Garkune – Wanla : 096km (07h37’) – done
Au sommet d’une crête, le gompa domine le village. Nous en faisons le tour, tournant les quelques moulins sur notre passage. Depuis ce promontoire, la vue est incroyable. Les montagnes s’ouvrent pour laisser couler la Yaopola d’un côté et la Shillakong de l’autre, d’où s’étalent cultures et berges sableuses.
Et nous profitons des derniers rayons du soleil sur les champs de blé, attendant d’être moissonnés.
Le village n’a aucun intérêt en lui-même, et nous logeons chez l’habitant. Ce n’est pas Byzance, mais ils sont très gentils, et font tout leur possible pour nous accueillir au mieux (Marion se ravie de goûter les skew, des genres de pâtes et notre hôte nous fera enfin tester le chang, cet alcool de blé fermenté).
Mais pourquoi sommes-nous arrivées à Wanla et nous enfonçons-nous dans la vallée de la Yaopola?
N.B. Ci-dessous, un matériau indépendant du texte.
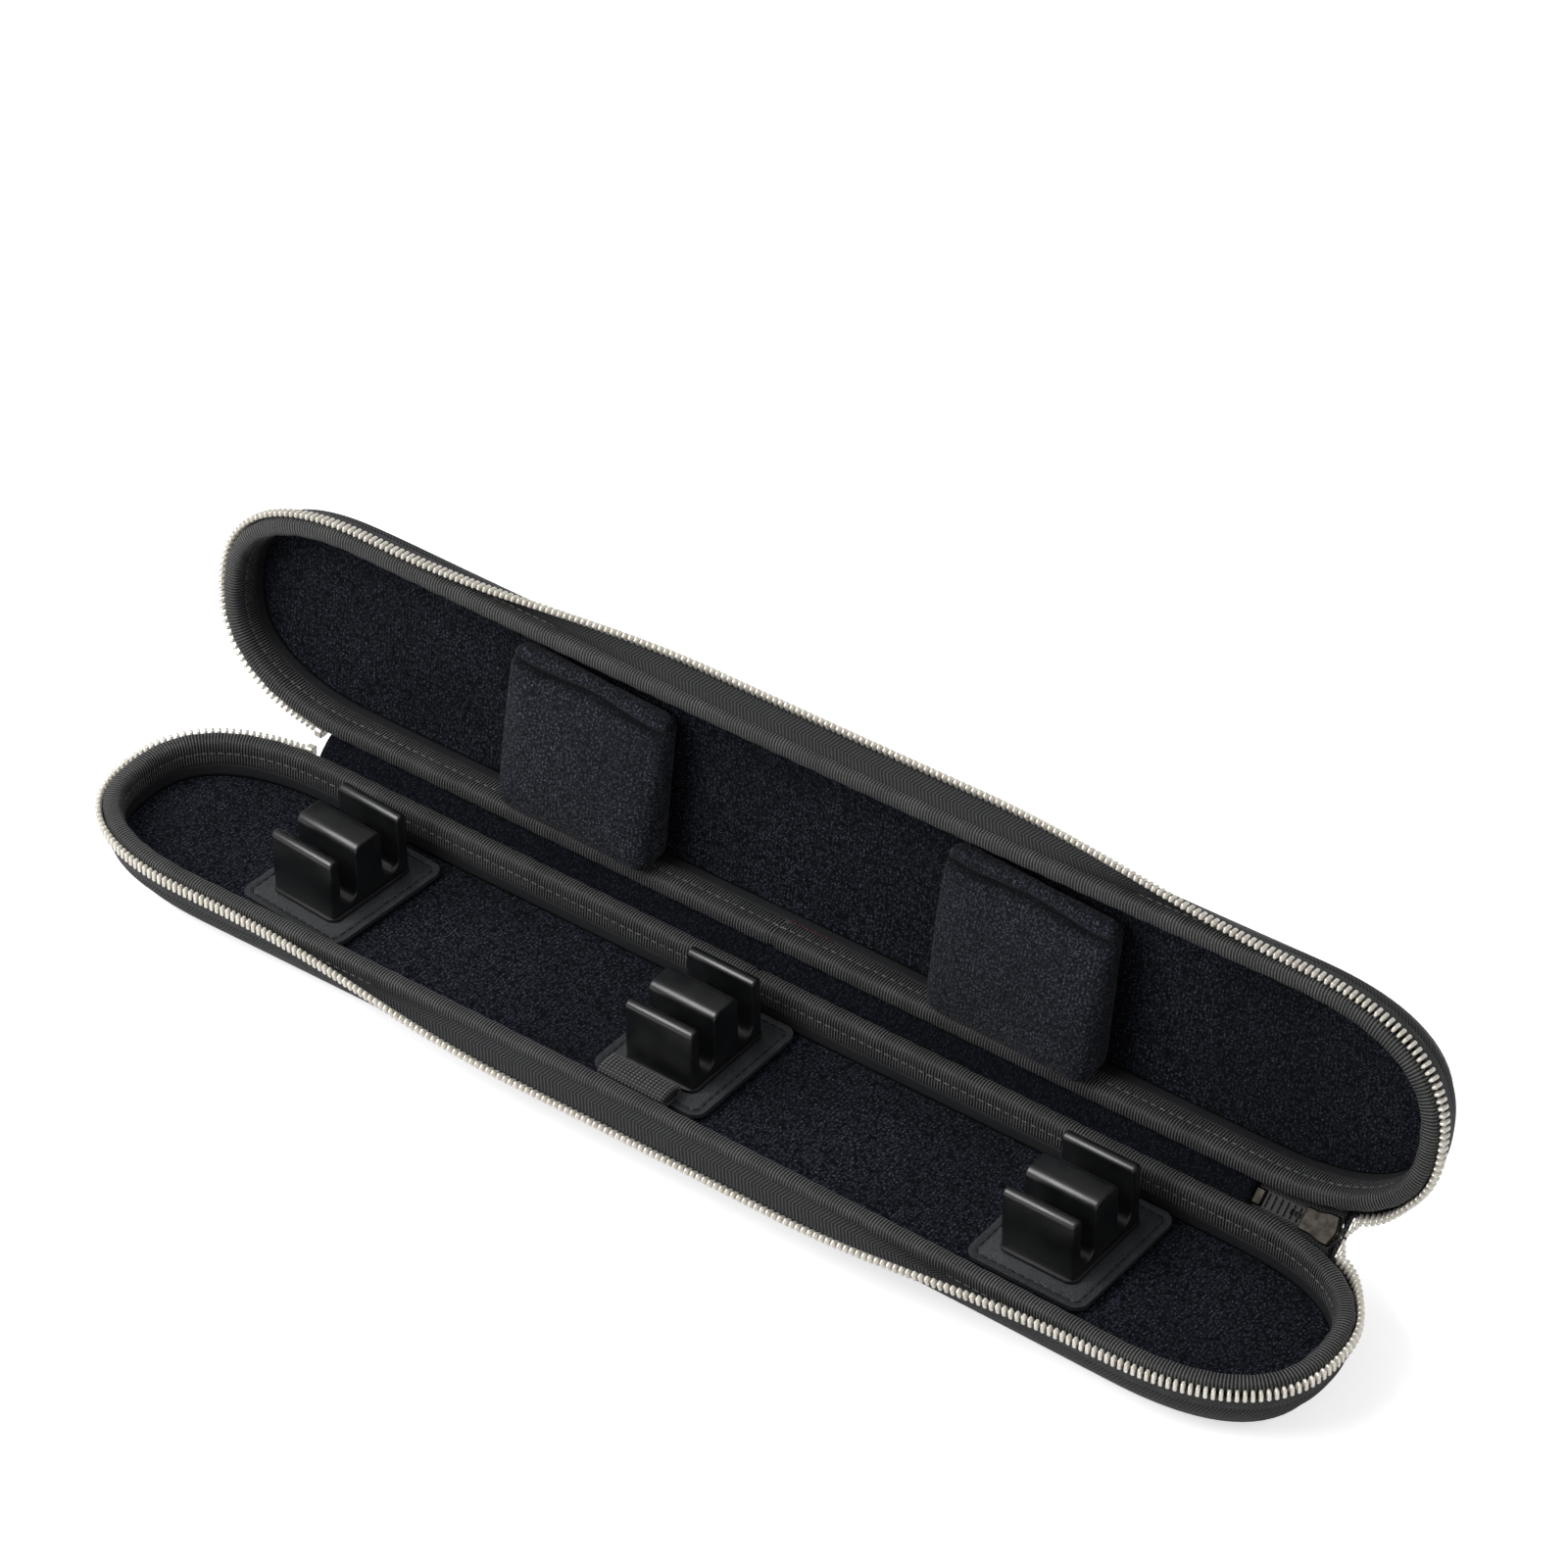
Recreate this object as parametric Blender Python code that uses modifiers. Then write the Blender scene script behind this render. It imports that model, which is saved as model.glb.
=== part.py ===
"""Baton case: a long zip-edged shell case, lying open on a table with its lid leaning back.

Metres, +Z up. X runs along the case, +Y towards the hinge, and the origin is the middle
of the base tray's underside. The base and the lid are the same moulded tray, mirrored
across the hinge. Each is built with its rim plane at the height zero of its own frame.
"""

import math

import bmesh
import bpy
from mathutils import Euler, Matrix, Vector

# Rim outline of a tray, seen from above
RIM_LENGTH = 0.460
HALF_WIDTH = 0.038
FRONT_WAIST = 0.0025
END_REACH = 0.058
END_POWER = 2.4
END_STEPS = 9
SIDE_STEPS = 5
FINE_END_STEPS = 45
FINE_SIDE_STEPS = 120

# Moulded shell
TRAY_DEPTH = 0.026
SHELL_INSET = 0.0012
SHELL_WALL = 0.0032
SHELL_DRAFT = 0.002
SHELL_ROUND = 0.012
SHELL_ROUND_STEPS = 3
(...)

Nous avons entendu parler de cette vallée très peu visitée et très reculée – à côté, Zanskar, c’est Disneyland – et aux paysages magnifiques – pour changer. C’est ainsi que l’ivresse de ces vallées encaissées et montagnes à l’infini nous appelle.
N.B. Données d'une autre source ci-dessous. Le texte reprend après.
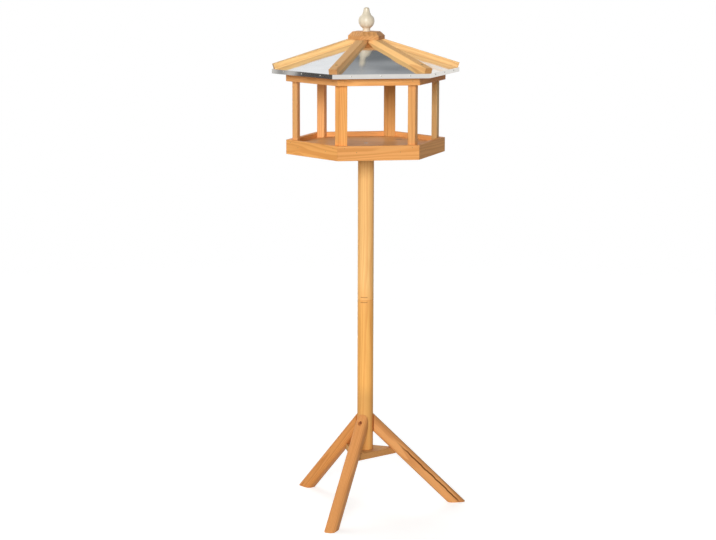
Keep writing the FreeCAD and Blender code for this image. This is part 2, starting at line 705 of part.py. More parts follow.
# The hub fills the peak under the sheets, and its boss rises through their opening to the cap.
hub_base = doc.addObject("Part::Prism", "hub_base")
hub_base.Polygon = SIDES
hub_base.setExpression("Circumradius", "dims.hub_radius")
hub_base.setExpression("Height", "dims.hub_edge_height")
hub_base.Placement = FreeCAD.Placement(
    FreeCAD.Vector(), FreeCAD.Rotation(FreeCAD.Vector(*UPWARD), CORNER_FIRST))
hub_base.setExpression(".Placement.Base.y", AXIS_Y)
hub_base.setExpression(".Placement.Base.z", HUB_BOTTOM)
hub_slopes = roof_frustum("hub_slopes", "dims.hub_radius", OPENING_CORNER, SHEET_RISE)
hub_boss = doc.addObject("Part::Cylinder", "hub_boss")
hub_boss.setExpression("Radius", "dims.hub_boss_diameter / 2")
hub_boss.setExpression("Height", f"{CAP_BOTTOM} - {HUB_BOTTOM}")
hub_boss.setExpression(".Placement.Base.y", AXIS_Y)
hub_boss.setExpression(".Placement.Base.z", HUB_BOTTOM)
hub = doc.addObject("Part::MultiFuse", "apex_hub")
hub.Shapes = [hub_base, hub_slopes, hub_boss]
hub.Label = "apex_hub"
drill(hub, [rafter_screws, finial_dowel])

cap = new_body("cap", CORNER_FIRST, CAP_BOTTOM)
cap_sketch = new_sketch(cap, "XY_Plane", "outline")
draw_loop(cap_sketch, hexagon("dims.cap_radius"))
cap_pad = add_pad(cap, cap_sketch, "dims.cap_height")
bevel_edges(cap, cap_pad, "dims.cap_chamfer", lambda edge: lies_at(edge, value("dims.cap_height")))
drill(cap, [finial_dowel])

# The turned finial: a stem, a cove, a round bulb, a small step, and a flare up to a rounded crown.
finial = new_body("finial", 0, CAP_TOP)
finial_sketch = new_sketch(finial, "XZ_Plane", "profile")
draw_loop(
    finial_sketch,
    [("0", "0"),
     ("dims.stem_radius", "0"),
     ("dims.stem_radius", "dims.stem_height"),
     ("dims.neck_radius", "dims.neck_height"),
     ("dims.bulb_top_radius", "dims.bulb_top_height"),
     ("dims.collar_radius", "dims.bulb_top_height"),
     ("dims.tip_radius", "dims.tip_height"),
     ("0", "dims.finial_height")],
    {2: ("dims.neck_cove_radius", 1),
     3: ("dims.bulb_arc_radius", -1),
     5: ("dims.flare_arc_radius", 1),
     6: (CROWN_ARC, -1)})
finial_turned = finial.newObject("PartDesign::Revolution", "finial_turned")
finial_turned.Profile = finial_sketch
finial_turned.ReferenceAxis = (finial_sketch, ["V_Axis"])
finial_turned.Angle = FULL_TURN
doc.recompute()
drill(finial, [finial_dowel])

doc.recompute()
for item in doc.Objects:
    if "Invalid" in item.State or "Error" in item.State:
        raise RuntimeError(f"{item.Label}: {item.State}")

FASTENER_COUNTS = {
    "leg_pole_screws": LEGS,
    "leg_plate_screws": LEGS,
    "block_screws": BLOCK_CORNERS,
    "rim_pins": 4 * SIDES,
    "ring_pins": 2 * SIDES,
    "batten_pins": 2 * SIDES,
    "lip_nails": 3 * SIDES,
    "rafter_screws": 2 * SIDES,
}
for name, item in pieces.items():
    shape = item.Shape
    if shape.isNull() or not shape.isValid():
        raise RuntimeError(f"{name} isn't a valid shape")
    if len(shape.Solids) != FASTENER_COUNTS.get(name, 1):
        raise RuntimeError(f"{name} has {len(shape.Solids)} solids")

os.makedirs("parts", exist_ok=True)
for name, item in pieces.items():
    item.Shape.exportStep(f"parts/{name}.step")
print(len(pieces), "pieces")
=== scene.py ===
import math
import random

import bmesh
import bpy
from mathutils import Euler, Matrix, Vector


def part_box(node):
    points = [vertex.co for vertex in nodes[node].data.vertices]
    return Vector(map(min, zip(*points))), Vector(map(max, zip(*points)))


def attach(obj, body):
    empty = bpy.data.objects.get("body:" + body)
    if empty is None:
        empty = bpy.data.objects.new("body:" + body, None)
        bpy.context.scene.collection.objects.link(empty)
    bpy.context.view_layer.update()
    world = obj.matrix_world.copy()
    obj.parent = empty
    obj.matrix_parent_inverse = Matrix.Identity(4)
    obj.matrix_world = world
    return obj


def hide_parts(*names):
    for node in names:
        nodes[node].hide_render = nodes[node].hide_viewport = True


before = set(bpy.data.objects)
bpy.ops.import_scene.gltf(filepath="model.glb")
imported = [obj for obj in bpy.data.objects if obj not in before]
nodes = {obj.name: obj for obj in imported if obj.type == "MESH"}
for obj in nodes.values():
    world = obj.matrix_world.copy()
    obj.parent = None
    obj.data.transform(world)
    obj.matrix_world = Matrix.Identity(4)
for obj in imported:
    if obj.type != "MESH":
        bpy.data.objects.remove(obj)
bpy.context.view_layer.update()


# Legs
# Three struts of planed pine, 33 by 37 mm, with a clear orange-brown lacquer. Each is sawn level at
# the foot and upright at the top, and one screw in a round counterbore fixes it to the pole.

POLE_AXIS = Vector((0, sum(c.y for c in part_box("pole_lower")) / 2, 0))
UP = Vector((0, 0, 1))
LEG_SLOPE = math.radians(45)
LEG_SEED = 11

# A dark wavering line's place across the face and its two ends along the grain, in metres.
RIGHT_LEG_DARK_LINE = (0.0100, -0.10, 0.190)

# Each leg has its name, its compass turn, the colours of its spring and summer wood, and its dark line.
LEGS = [
    ("front_leg", -90, (231, 163, 99), (203, 126, 65), None),
    ("right_leg", 30, (225, 160, 98), (188, 120, 67), RIGHT_LEG_DARK_LINE),
    ("left_leg", 150, (219, 149, 82), (188, 112, 50), None)]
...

Quand nous avons parlé de cette route à Sjoerd et Manon, ils nous ont rapportés que d’après les dires, la route aurait été refaite et serait ainsi parfaitement praticable.
Parfait pour convaincre Marion que le trajet ne sera pas une nouvelle Route de Padum.
Avec le peu de connexion internet que nous avons, nous parvenons à régler nos plannings, pour nous retrouver, d’ici quelques jours, au bout de cette fabuleuse route.
‘* Cela n’est pas très modeste de vouloir fuir les touristes quand nous en sommes nous-même.
Cependant, le tourisme en Inde est en plein essor. Et la fréquentation du tourisme local dans ces régions est exponentielle (d’où les craintes que nous exprimions concernant la région de Padum).
La plupart de ces nouveaux touristes, viennent découvrir les splendeurs exotiques du Ladakh (personne n’a jamais vu de neige en Inde) et en toute hâte (dans le temps que leur offre leur employeur), souvent en dépit des règles de sécurité de base (risque de mal d’altitude en l’occurence). Ils s’entassent dans des voitures pour parcourir la route en une semaine, et aller manger dans les punjabi dhaba qui ornent les routes.
Si la plupart se cantonne à la route Manali-Leh, certains pousse un peu plus loin, notamment jusqu’à Lamayuru, très peu jusqu’à Kargil. Enfin, la région du Kashmir à très mauvaise presse, la plupart des Indiens ayant peur de s’y rendre (comme les Chinois Han au XingJiang).
oh, les beaux abricots dont nous sommes si friands …
C’est génétique !
Je ne connaissais pas le mot « pétroglyphes » même si en fait j’en ai déjà vu a minima au Wadi Rum en Jordanie. Très jolis.
C’est un champ de Stupas (ou de yourtes 😉 qu’on voit sur votre photo ?
Hormis autour des villages où l’on voit un peu de verdure, les paysages sont désespérément secs, arides (ou 100% minéraux). Vous étiez à quelle altitude ? Car avec les fleuves, la région est quand même arrosée, aussi bien par la fonte des neiges qu’au moment des moussons (si y’en a au nord de l’Inde) ?
Pas de yourtes à ces latitudes, les gens mis à part les bergers en transhumance, les gens ne sont pas nomades ici.
Ce sont donc bien des stupa.
Concernant l’attitude, nous devient être autour de 2800m (Garkoune étant à 2700m). Mais les imposantes chaînes de montagnes préservent ces régions des moussons qui proviennent du Sud.
Dans toute cette zone géographique, il n’y a quasiment pas de précipitation.
L’irrigation ne se fait que par captation des sources ou plus généralement canalisation des rivières glaciaires.
Merci pour la réponse. C’est un peu comme plus au nord dans le Pamir. Peu de précipitation (hormis la neige en hiver) et surtout l’irrigation via les rivières provenant des glaciers
Bravo pour le titre, j’ai bien rigolé !
Je vous souhaite de trouver dans la Yaopola mon Zanskar d’il y a 30 ans ! J’ai bien retrouvé les paysages, les couleurs…sans la route évidemment !
Hummm.
L’appel de cette nature immense, ocre, au milieu de ces mastodontes rocheux et seul….
Ca doit être enivrant.
L’envie de continuer à l’infini…
Coucou les jeunes !!
Que dire devant tant de « grandiosité »…
Certaines photos sont si profondes que l’on a même pas besoin de lunettes 3D pour se sentir absorbé par le relief encaissé des vallées ou pr le contraste du vert sur les tons minéraux…ici couleurs et volumes transmettent tous deux autant de puissance.
Bonne route!
Merci pour ce post. L’échelle déterminée par la photo avec l’enfant nous montre la grandeur de ces petroglyphes. Quant à la moitié d’entre vous étant à la limite du mal de ventre…on devine de qui il s’agit…!!!.